[begin RECORDED DATA]
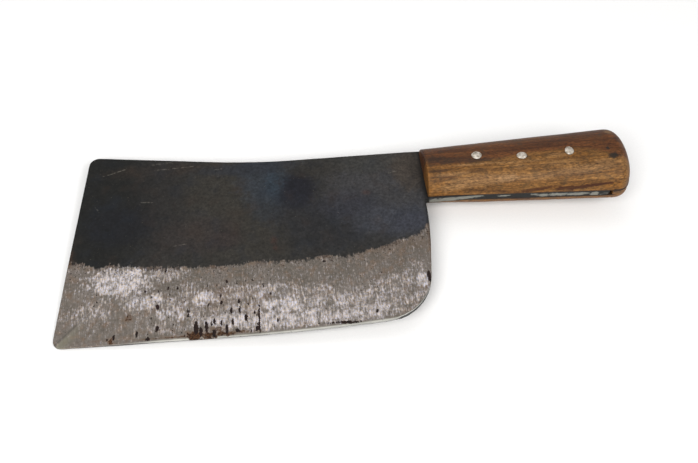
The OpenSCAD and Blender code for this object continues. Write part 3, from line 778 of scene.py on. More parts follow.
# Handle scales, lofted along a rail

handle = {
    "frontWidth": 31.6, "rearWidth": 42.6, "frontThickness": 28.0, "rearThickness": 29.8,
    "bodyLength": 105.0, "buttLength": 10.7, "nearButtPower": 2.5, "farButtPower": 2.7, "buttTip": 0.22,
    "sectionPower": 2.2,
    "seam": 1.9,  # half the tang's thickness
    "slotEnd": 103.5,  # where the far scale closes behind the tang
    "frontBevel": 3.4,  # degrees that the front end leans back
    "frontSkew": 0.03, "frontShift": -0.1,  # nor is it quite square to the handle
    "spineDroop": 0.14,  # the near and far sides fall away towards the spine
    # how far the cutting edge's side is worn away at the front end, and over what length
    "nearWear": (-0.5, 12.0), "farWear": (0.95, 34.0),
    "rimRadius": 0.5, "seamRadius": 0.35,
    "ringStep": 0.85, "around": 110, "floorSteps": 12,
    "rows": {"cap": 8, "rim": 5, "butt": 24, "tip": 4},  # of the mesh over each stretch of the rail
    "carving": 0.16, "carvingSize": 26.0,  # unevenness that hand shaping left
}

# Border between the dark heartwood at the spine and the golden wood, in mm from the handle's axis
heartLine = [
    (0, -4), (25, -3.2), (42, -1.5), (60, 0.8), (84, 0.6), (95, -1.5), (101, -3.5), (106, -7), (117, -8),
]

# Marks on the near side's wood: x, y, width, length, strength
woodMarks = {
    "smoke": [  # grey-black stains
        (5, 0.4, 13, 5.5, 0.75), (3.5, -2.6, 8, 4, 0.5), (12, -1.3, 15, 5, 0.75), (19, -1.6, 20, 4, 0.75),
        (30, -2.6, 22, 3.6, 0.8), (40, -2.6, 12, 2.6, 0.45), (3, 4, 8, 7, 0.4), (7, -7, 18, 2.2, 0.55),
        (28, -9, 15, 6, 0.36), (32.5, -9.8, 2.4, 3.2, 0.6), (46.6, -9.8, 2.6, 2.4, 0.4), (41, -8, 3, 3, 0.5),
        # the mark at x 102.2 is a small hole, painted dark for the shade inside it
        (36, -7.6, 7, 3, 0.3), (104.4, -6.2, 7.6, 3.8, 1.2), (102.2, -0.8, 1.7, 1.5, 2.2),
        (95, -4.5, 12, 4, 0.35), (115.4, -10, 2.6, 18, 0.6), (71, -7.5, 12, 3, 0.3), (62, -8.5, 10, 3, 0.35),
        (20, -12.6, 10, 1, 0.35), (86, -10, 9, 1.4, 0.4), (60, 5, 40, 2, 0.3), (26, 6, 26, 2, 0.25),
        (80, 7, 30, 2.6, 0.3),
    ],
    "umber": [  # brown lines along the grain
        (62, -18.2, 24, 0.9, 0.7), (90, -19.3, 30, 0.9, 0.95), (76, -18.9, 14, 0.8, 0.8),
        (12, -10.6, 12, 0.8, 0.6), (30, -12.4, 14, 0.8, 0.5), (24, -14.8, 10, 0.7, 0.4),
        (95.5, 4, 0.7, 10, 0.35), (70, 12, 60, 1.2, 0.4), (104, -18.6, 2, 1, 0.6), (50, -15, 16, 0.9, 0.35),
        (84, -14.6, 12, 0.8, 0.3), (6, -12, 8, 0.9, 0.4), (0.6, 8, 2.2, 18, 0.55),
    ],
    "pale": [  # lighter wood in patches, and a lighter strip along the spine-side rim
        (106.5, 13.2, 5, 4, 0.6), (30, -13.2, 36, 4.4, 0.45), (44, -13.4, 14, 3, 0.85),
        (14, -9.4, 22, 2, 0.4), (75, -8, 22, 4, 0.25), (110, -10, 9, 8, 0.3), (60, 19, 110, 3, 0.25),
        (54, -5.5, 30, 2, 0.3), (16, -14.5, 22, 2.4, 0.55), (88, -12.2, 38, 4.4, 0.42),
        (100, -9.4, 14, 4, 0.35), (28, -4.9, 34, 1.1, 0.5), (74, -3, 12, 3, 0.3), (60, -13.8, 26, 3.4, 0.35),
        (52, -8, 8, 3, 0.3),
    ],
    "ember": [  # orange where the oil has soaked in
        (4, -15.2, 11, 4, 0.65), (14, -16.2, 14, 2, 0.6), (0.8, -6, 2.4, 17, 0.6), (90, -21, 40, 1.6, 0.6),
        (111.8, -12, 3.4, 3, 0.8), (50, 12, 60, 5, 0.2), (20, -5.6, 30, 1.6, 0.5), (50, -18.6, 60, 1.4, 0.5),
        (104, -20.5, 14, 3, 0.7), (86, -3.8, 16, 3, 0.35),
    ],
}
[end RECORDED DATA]
Return nothing but the lines from the first line of the listing through the line with "# Handle scales, lofted along a rail", please, keeping every one of them unchanged.

» RESULT OF THE EXERCISE
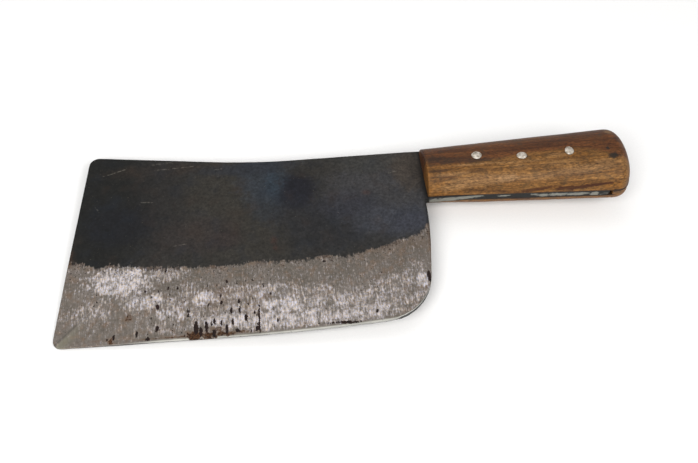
The OpenSCAD and Blender code for this object continues. Write part 3, from line 778 of scene.py on. More parts follow.
# Handle scales, lofted along a rail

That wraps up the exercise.